As I've previously mentioned, I don't deviate much in what I eat. I always feel best when I eat lots of veggies. This morning at the farmer's market I bought a bag of kale. I can't wait to cook it all up with garlic and drizzle balsamic vinegar over it. Yummy. The farmer reminded me that the kale will taste really good now because we've had a frost. He's right.

On Saturday I will be standing out in the cold at the farmer's market in Santa Rosa and handing out my Curried Pear and Squash Soup for all to taste (see my website for the recipe). I want to add some warmth to day for market shoppers. While I usually use only Delicata squash I am going to mix my squash and put lots of it in, along with some ginger and maybe even a bit of hot pepper to really take the chill off the day.

P.S. And what a cold and stormy day it was. But more about that at another time.

Monday, December 12, 2005

Opening Your Eyes

There are lots of people in the world who want to meet you. I am sure of it even if you are not. I am not an extrovert (although writing a book and trying to sell it has forced me out in the world a bit beyond my comfort level) but I find that connecting with people is important. So, in my daily dealings in my somewhat insulated little world, I often manage to say hello or how are you?

The other day I met Kathi of Full Circle Farm Soaps (see links) at a Gift Faire that has gone from carrying locally made goods to having all kinds of "stuff". We spoke for a bit. I had met Kathi many times before as she attends an annual local craft fair that I usually attend with my family. She said, "I didn't see you at Finley this year." I explained that I had been there but was rushing through.

Now, I don't know if you know much about soap but I took a soap making class with a friend of mine. We were thinking about making soap together as a holiday gift one year. After taking the class I suggested that we make jam or something else a bit easier. Making soap is like baking in the science, chemistry and exactness departments. It's too difficult for me to stick to the guidelines. I have been known to not even follow my own recipes in a class (which caused one of my students who is just learning to cook to comment about it). For me, a recipe is a jumping off point.

In fact yesterday I was selling my books as part of an open house at Mom's Head Gardens (www.momshead.com) in the very south part of Santa Rosa. I knew that I wanted to bring food but just wasn't sure what. I had made hummus on Friday and had a bit left (having given Cynthia of Biz Diva http://www.bizdiva.biz/ the rest of the roasted red pepper hummus). I decided to make more so once again I added a half cup of roasted red pepper to make reddish hummus. Then I realized that I would't have enough hummus to fill my container and remembered that I had some frozen spinach so I squeezed the liquid out of it. Then I made spinach hummus. I created a beautiful yet easy layered hummus dip in less than 10 minutes. I lined an unusual looking plastic container (leftover from organic chocolate chip cookies) with plastic wrap. I put in the plain hummus, then the red pepper and then the spinach. When I got to the open house I put a plate on the top of the open container and flipped it over. I had a beautiful dip that I surrounded with my favorite crackers from Dr. Kracker (see links) and voila - the almost instant anti-Martha alter ego emerged. People loved what I did and so did I. It was a brief moment of inspiration so easy to do that I knew that I wanted to share it with you.

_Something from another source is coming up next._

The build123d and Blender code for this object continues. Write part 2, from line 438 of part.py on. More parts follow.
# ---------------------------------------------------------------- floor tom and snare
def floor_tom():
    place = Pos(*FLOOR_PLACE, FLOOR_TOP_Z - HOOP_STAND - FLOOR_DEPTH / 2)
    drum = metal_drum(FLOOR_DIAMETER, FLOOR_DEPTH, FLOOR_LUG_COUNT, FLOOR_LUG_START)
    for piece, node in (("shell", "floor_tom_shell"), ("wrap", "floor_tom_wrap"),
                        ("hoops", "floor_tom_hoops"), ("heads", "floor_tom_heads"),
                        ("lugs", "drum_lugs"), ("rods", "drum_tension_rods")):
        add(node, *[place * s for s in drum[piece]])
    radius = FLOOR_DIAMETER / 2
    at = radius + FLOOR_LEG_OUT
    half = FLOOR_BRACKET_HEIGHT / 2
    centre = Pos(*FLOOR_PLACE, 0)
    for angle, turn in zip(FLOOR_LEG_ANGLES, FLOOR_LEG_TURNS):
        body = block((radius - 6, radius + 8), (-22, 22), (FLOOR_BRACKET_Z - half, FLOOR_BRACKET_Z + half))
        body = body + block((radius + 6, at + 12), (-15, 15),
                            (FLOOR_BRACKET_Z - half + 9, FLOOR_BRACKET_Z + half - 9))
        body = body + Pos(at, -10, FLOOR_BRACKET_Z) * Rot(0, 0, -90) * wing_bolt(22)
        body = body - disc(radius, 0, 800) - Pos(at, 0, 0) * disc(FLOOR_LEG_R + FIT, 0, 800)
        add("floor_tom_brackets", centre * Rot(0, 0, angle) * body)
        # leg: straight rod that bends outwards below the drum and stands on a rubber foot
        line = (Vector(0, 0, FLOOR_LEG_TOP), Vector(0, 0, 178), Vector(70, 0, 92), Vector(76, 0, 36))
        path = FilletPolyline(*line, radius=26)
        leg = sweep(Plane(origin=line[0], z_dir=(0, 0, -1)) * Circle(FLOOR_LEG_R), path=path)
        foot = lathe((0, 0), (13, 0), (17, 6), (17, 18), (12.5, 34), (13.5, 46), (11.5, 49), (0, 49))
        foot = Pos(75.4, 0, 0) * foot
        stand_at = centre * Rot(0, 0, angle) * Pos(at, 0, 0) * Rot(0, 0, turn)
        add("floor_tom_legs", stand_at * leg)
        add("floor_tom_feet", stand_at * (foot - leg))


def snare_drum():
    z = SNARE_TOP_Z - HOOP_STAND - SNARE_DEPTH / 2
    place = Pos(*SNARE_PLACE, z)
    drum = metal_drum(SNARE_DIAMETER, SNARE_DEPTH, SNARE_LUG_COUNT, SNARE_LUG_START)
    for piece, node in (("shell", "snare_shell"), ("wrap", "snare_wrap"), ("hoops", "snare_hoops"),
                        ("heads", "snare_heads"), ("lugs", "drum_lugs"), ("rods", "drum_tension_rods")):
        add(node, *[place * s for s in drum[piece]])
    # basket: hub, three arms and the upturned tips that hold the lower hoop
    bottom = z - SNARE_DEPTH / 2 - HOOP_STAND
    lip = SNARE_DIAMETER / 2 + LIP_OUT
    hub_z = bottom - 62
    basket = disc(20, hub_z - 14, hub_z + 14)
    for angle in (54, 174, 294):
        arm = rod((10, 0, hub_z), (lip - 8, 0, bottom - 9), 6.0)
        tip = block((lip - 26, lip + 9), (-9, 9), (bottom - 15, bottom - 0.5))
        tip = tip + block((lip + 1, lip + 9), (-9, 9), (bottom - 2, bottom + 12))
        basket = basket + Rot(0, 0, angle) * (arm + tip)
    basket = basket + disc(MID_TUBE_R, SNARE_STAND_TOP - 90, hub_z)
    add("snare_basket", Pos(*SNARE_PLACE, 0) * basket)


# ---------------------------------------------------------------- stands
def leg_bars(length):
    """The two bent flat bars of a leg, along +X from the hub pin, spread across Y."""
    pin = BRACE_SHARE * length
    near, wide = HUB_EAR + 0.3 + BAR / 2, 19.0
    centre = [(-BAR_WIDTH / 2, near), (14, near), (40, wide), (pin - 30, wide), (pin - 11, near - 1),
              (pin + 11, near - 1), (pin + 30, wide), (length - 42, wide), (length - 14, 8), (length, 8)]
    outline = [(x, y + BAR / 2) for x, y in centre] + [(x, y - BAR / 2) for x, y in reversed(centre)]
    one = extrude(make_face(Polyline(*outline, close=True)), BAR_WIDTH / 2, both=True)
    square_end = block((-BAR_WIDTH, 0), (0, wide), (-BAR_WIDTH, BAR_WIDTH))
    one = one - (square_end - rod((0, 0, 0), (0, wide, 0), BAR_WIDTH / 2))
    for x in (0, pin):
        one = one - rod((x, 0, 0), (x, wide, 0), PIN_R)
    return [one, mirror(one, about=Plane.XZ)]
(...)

What I keep discovering is that the connections that we make with others in life keeps life interesting, entertaining and worthwhile. I do what I do for that reason- so I can spread the vegetable- and healthy-eating message in a delicious way. (But if any of you know Oprah personally, please let me know.)

Monday, December 05, 2005

Overstuffed at The Holidays

I don't tend to overeat during the holiday season since veggies are my favorite food. OK, I will admit that I am a sucker for chocolate but only the dark kind and as we know it provides beneficial antioxidants. Heck eating chocolate may even lower my blood pressure although it's already just fine. I'll even eat the 85% dark which truly has minimal sugar and lots of attractive bitter flavor. My favorite bar is made by Dagoba (http://www.dagobachocolate.com) and is called Xocolatl (the Mayan name for chocolate). It's 74% dark with chilies, cacao nibs, maca and nutmeg. Maybe it gets my endorphins going or is an aphrodisiac but for me it's all about the bittersweet and hot taste.

I heard about chocolate with smoked sea salt on it from Seattle. Sounds strange to me but since I really like smoked salt (look for it on my website early next year) I might give it a try. This is a good reminder about being open to possibilities, for one never knows.

I like to take time during the holiday season to show appreciation. I find that the best gifts are those that someone would not get for themselves - be it a hug, a smile, a warm hat, a massage, expensive oil, a three dollar chocolate bar and on and on. Or make gifts.

There's nothing easier to make than flavored vinegar. Get a nice bottle, some halfway decent or better red wine, white wine or golden balsamic (the best is Spectrum organic) vinegar. Put clean herb sprigs in the bottle along with peppercorns, garlic cloves, chile peppers or a combination of these and fill the bottle with vinegar. Put in the closet until gift giving time and there you go. Some of my favorite combinations are basil, garlic and peppercorns or rosemary and garlic. Let you imagination go wild. This vinegar can be sprinkled on salads, eliminating the need for oil, or used in your favorite salad dressing recipe.

I also like to make vegan biscotti as a gift since they last a long time and people think that they are hard to make. There is a great article about them (but alas without my wonderful recipe but feel free to email me for it) at Vegetarian Resouce Group (http://www.vrg.org/journal/vj2005issue2/vj2005issue2biscotti.htm).

Remember to take the time to breather deeply, the holidays are coming. And then we can look forward to a New Year.